The heroes triumph (spoiler alert!) not through superior firepower, but through superior virtue and reasoning. The best Justice League episodes are built this way. As cynical adults, we tend to think of “good conquers all” stories as simplistic and childlike. But grim tales of strength triumphing over weakness, though “darker” and more “adult,” are actually easier to tell. We expect strength to rule the day. We see it on the news all the time. Telling a convincing, entertaining, and engaging story where virtue triumphs is hard!
Luthor: Let me tell you a story. It’s about a young man whose dream was to build a great empire. He succeeded, but he lost it all because of seven very bad people: Hawkgirl and her friends. The Justice League.
Amazo: The Justice League.
Luthor: That young man was me, of course. And now I have another dream. It’s to take back control of that empire, and then when the time comes, I want to hand it down to someone who will continue my work. The son I never had.
ULTIMATE EDITION BONUS CONTENT: Season 1, Episodes 24, 25, 26: “The Savage Time”
Just as Snyder already has plans for an “Ultimate Edition” of BVS:WWE, we’ve curated a whole hour of extra-footage of Justice League for superfans. “The Savage Time” sends the League back to WW2 to stop time traveler Vandal Savage from leading the Third Reich to victory.
The Y7 requirements of a children’s cartoon are felt most strongly here: despite fighting German soldiers in WW2, no swastikas are visible, and (unless I completely misremember) neither the words “Nazi” or “Hitler” are ever used. But there’s still plenty of Golden Age action: Superman throwing tanks around, Wonder Woman meets Steve Trevor, and Green Lantern teams up with Sgt. Rock and Easy Company.
Vandal Savage: Who would have thought the Ubermensch would be green?
Martian Manhunter: Ubermensch?
Vandal Savage: The superior man. Those destined to lead the world.
Martian Manhunter: I thought that was your goal.
Vandal Savage: My only desire is peace, progress, unity…

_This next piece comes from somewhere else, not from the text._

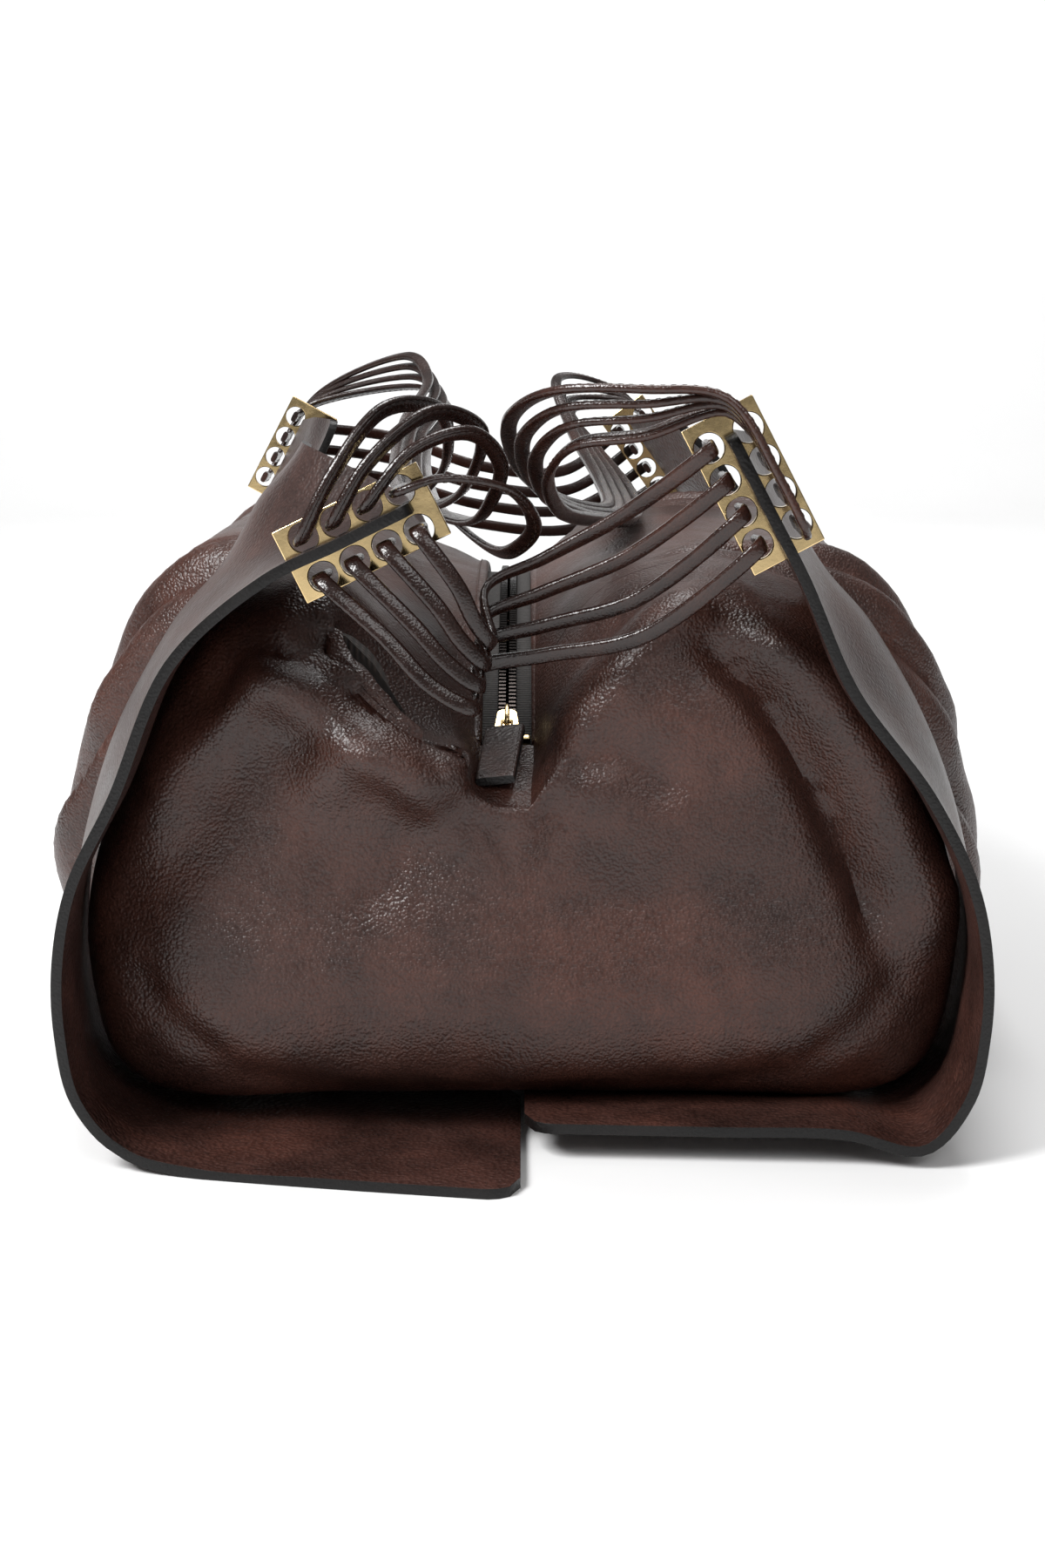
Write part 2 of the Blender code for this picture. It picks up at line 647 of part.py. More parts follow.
PLATE_Y = BAND_END_Y - SLIT_FROM_EDGE - SLIT_WIDTH / 2
STUB_INSIDE = 0.0045          # a lace's end reaches this far behind its plate
HANDLE_EXIT = 0.0090          # distance from the plate to where the first handle lace turns
HANDLE_STEP = 0.0042          # each further lace turns this much further out
CLOSING_EXIT = 0.0085
# Waypoints between the holes, chosen by hand, one list for each lace from the tip hole down.
NEAR_CLOSING = [
    [(-0.0185, -0.2100, 0.1780), (-0.0140, -0.2070, 0.1680), (-0.0085, -0.2010, 0.1605),
     (-0.0110, -0.1920, 0.1755), (0.0060, -0.1890, 0.1840), (0.0300, -0.1960, 0.1980)],
    [(-0.0245, -0.2115, 0.1725), (-0.0175, -0.2095, 0.1620), (-0.0103, -0.2042, 0.1548),
     (-0.0120, -0.1920, 0.1665), (0.0060, -0.1890, 0.1740), (0.0320, -0.1960, 0.1860)],
    [(-0.0315, -0.2130, 0.1675), (-0.0215, -0.2120, 0.1560), (-0.0121, -0.2074, 0.1488),
     (-0.0130, -0.1920, 0.1590), (0.0060, -0.1890, 0.1640), (0.0340, -0.1960, 0.1730)],
    [(-0.0395, -0.2145, 0.1640), (-0.0265, -0.2145, 0.1500), (-0.0139, -0.2106, 0.1428),
     (-0.0140, -0.1920, 0.1515), (0.0060, -0.1890, 0.1550), (0.0360, -0.1960, 0.1620)],
]
FAR_CLOSING = [
    [(-0.0600, 0.2130, 0.1980), (-0.0200, 0.2080, 0.1850), (0.0200, 0.2080, 0.1830)],
    [(-0.0620, 0.2130, 0.1880), (-0.0200, 0.2080, 0.1760), (0.0220, 0.2080, 0.1740)],
    [(-0.0640, 0.2130, 0.1790), (-0.0200, 0.2080, 0.1670), (0.0240, 0.2080, 0.1650)],
    [(-0.0660, 0.2130, 0.1700), (-0.0200, 0.2080, 0.1580), (0.0260, 0.2080, 0.1560)],
]
LEFT_HANDLE = [
    [(-0.0240, -0.2070, 0.2090), (-0.0040, -0.1970, 0.2050), (0.0035, -0.1800, 0.1930),
     (-0.0040, -0.1600, 0.1830), (-0.0240, -0.0800, 0.1860), (-0.0360, 0.0200, 0.1900),
     (-0.0400, 0.1000, 0.2010), (-0.0330, 0.1600, 0.2140), (-0.0480, 0.1880, 0.2220)],
    [(-0.0320, -0.2080, 0.2165), (-0.0160, -0.1980, 0.2215), (-0.0065, -0.1780, 0.2110),
     (-0.0120, -0.1550, 0.1945), (-0.0285, -0.0800, 0.1880), (-0.0405, 0.0200, 0.1915),
     (-0.0430, 0.1000, 0.2045), (-0.0360, 0.1600, 0.2183), (-0.0500, 0.1905, 0.2266)],
    [(-0.0440, -0.2090, 0.2135), (-0.0270, -0.1990, 0.2270), (-0.0125, -0.1760, 0.2210),
     (-0.0170, -0.1500, 0.2035), (-0.0330, -0.0800, 0.1905), (-0.0450, 0.0200, 0.1935),
     (-0.0460, 0.1000, 0.2080), (-0.0390, 0.1600, 0.2226), (-0.0520, 0.1930, 0.2312)],
    [(-0.0550, -0.2090, 0.2090), (-0.0410, -0.1990, 0.2275), (-0.0250, -0.1750, 0.2270),
     (-0.0235, -0.1470, 0.2115), (-0.0375, -0.0800, 0.1930), (-0.0495, 0.0200, 0.1955),
     (-0.0490, 0.1000, 0.2120), (-0.0420, 0.1600, 0.2269), (-0.0540, 0.1955, 0.2358)],
]
RIGHT_HANDLE = [
    [(0.0350, -0.2080, 0.2215), (0.0160, -0.2010, 0.2185), (0.0080, -0.1820, 0.2085),
     (0.0110, -0.1520, 0.1960), (0.0245, -0.0920, 0.1868), (0.0420, -0.0200, 0.1810),
     (0.0430, 0.0700, 0.1850), (0.0310, 0.1500, 0.1980),
     (0.0220, 0.1880, 0.2100), (0.0320, 0.2045, 0.2135)],
    [(0.0350, -0.2115, 0.2262), (0.0140, -0.2030, 0.2238), (0.0045, -0.1830, 0.2145),
     (0.0065, -0.1500, 0.2010), (0.0195, -0.0900, 0.1890), (0.0380, -0.0200, 0.1824),
     (0.0390, 0.0700, 0.1862), (0.0275, 0.1500, 0.2010),
     (0.0200, 0.1895, 0.2152), (0.0320, 0.2100, 0.2166)],
    [(0.0345, -0.2150, 0.2303), (0.0120, -0.2055, 0.2288), (0.0010, -0.1845, 0.2205),
     (0.0020, -0.1470, 0.2060), (0.0145, -0.0880, 0.1918), (0.0340, -0.0200, 0.1838),
     (0.0350, 0.0700, 0.1874), (0.0240, 0.1500, 0.2042),
     (0.0180, 0.1910, 0.2204), (0.0320, 0.2150, 0.2202)],
    [(0.0340, -0.2185, 0.2345), (0.0100, -0.2085, 0.2338), (-0.0025, -0.1860, 0.2265),
     (-0.0025, -0.1450, 0.2110), (0.0095, -0.0860, 0.1950), (0.0300, -0.0200, 0.1854),
     (0.0310, 0.0700, 0.1888), (0.0205, 0.1500, 0.2074),
     (0.0160, 0.1925, 0.2256), (0.0320, 0.2195, 0.2245)],
]


def through_hole(side, end, row, k, reach):
    """The start of a lace: from behind its plate, through its hole, to the given reach in front."""
    hole = hole_centre(side, end, row, k)
    away = Vector((0.0, ENDS[end], 0.0))
    return [hole - away * STUB_INSIDE, hole, hole + away * reach]


def over_the_tip(side, end, k):
    """A handle lace's way from its hole's front up along the plate and over the band's tip."""
    tip, slope = BANDS[side, end][:2]
    sign = SIDES[side]
    y = ENDS[end] * (PLATE_Y + HANDLE_EXIT + HANDLE_STEP * k)
    top = hole_centre(side, end, "outer", 0)
    hole = hole_centre(side, end, "outer", k)
    crossing = Vector((sign * (tip[0] - 0.002), y, tip[1] + 0.0075 + 0.0012 * k))
    points = through_hole(side, end, "outer", k, HANDLE_EXIT + HANDLE_STEP * k - 0.0025)
    if k:
        part = hole.lerp(top, 0.55 if k > 1 else 0.5)
        points.append(Vector((part.x, y, part.z)))
    return points + [crossing]


def lace_route(kind, k):
    """Points that a lace follows from hole k of one plate to hole k of another."""
    if kind == "near_closing":
        start = through_hole("left", "near", "inner", k, CLOSING_EXIT)
        stop = through_hole("right", "near", "inner", k, CLOSING_EXIT)
        return start + [Vector(p) for p in NEAR_CLOSING[k]] + stop[::-1]
    if kind == "far_closing":
        start = through_hole("left", "far", "inner", k, CLOSING_EXIT)
        stop = through_hole("right", "far", "inner", k, CLOSING_EXIT)
        return start + [Vector(p) for p in FAR_CLOSING[k]] + stop[::-1]
    if kind == "left_handle":
        start = through_hole("left", "near", "outer", k, CLOSING_EXIT - 0.001)
        middle = [Vector(p) for p in LEFT_HANDLE[k]]
        return start + middle + over_the_tip("left", "far", k)[::-1]
    middle = [Vector(p) for p in RIGHT_HANDLE[k]]
    return over_the_tip("right", "near", k) + middle + over_the_tip("right", "far", k)[::-1]


def lace_points(kind, k):
    route = lace_route(kind, k)
    rough = path_length(smooth_path(route, 100))
    return smooth_path(route, round(rough / LACE_STEP) + 1)


LACE_KINDS = ("left_handle", "right_handle", "near_closing", "far_closing")


def build_lace(kind, k):
    curve = bpy.data.curves.new(f"lace_{kind}_{k + 1}", "CURVE")
    curve.dimensions = "3D"
    points = lace_points(kind, k)
    spline = curve.splines.new("POLY")
    spline.points.add(len(points) - 1)
    for place, point in zip(spline.points, points):
        place.co = (*point, 1.0)
    curve.bevel_depth = LACE_DIAMETER / 2
    curve.bevel_resolution = 2
    curve.use_fill_caps = True
    add_object(curve.name, curve, "lace_leather")


def build():
    clear_scene()
    build_body()
    build_zip()
    build_slider()
    build_pull()
    for (side, end), spec in BANDS.items():
        build_band(side, end, spec)
        build_plate(side, end)
    for kind in LACE_KINDS:
        for k in range(HOLES_PER_ROW):
            build_lace(kind, k)


build()
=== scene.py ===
"""Looks for the laced leather handbag: soft panels, bands, plates, laces and zip around the
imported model. Metres, +Z up, the near end at -Y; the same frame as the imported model."""
import math

import bmesh
import bpy
from mathutils import Matrix, Vector, noise


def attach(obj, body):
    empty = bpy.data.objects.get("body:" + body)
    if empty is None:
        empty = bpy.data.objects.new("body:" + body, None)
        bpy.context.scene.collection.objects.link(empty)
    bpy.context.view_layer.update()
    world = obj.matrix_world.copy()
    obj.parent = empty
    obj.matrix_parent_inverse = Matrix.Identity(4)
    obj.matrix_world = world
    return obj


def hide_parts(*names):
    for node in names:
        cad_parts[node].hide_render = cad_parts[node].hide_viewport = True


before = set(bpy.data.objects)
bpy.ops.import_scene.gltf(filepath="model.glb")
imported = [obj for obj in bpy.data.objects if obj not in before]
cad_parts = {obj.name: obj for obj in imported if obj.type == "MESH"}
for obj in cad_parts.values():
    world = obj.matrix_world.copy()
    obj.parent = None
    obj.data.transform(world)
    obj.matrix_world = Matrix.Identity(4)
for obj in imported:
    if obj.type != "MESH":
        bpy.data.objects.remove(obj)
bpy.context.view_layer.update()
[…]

Martian Manhunter: With you in charge, of course.
Vandal Savage: Why not?
The cartoons may not stack up to this spring’s superhero epics in terms of budget, or deific references, or plodding bass-heavy soundtracks. But they show how much action is possible while still telling a fun, uplifting story involving our pals Superman, Batman, and Wonder Woman. And I have a feeling that, five years from now, when we’re another 8 movies into the new DC cinematic timeline, we’ll want to be reminded of that.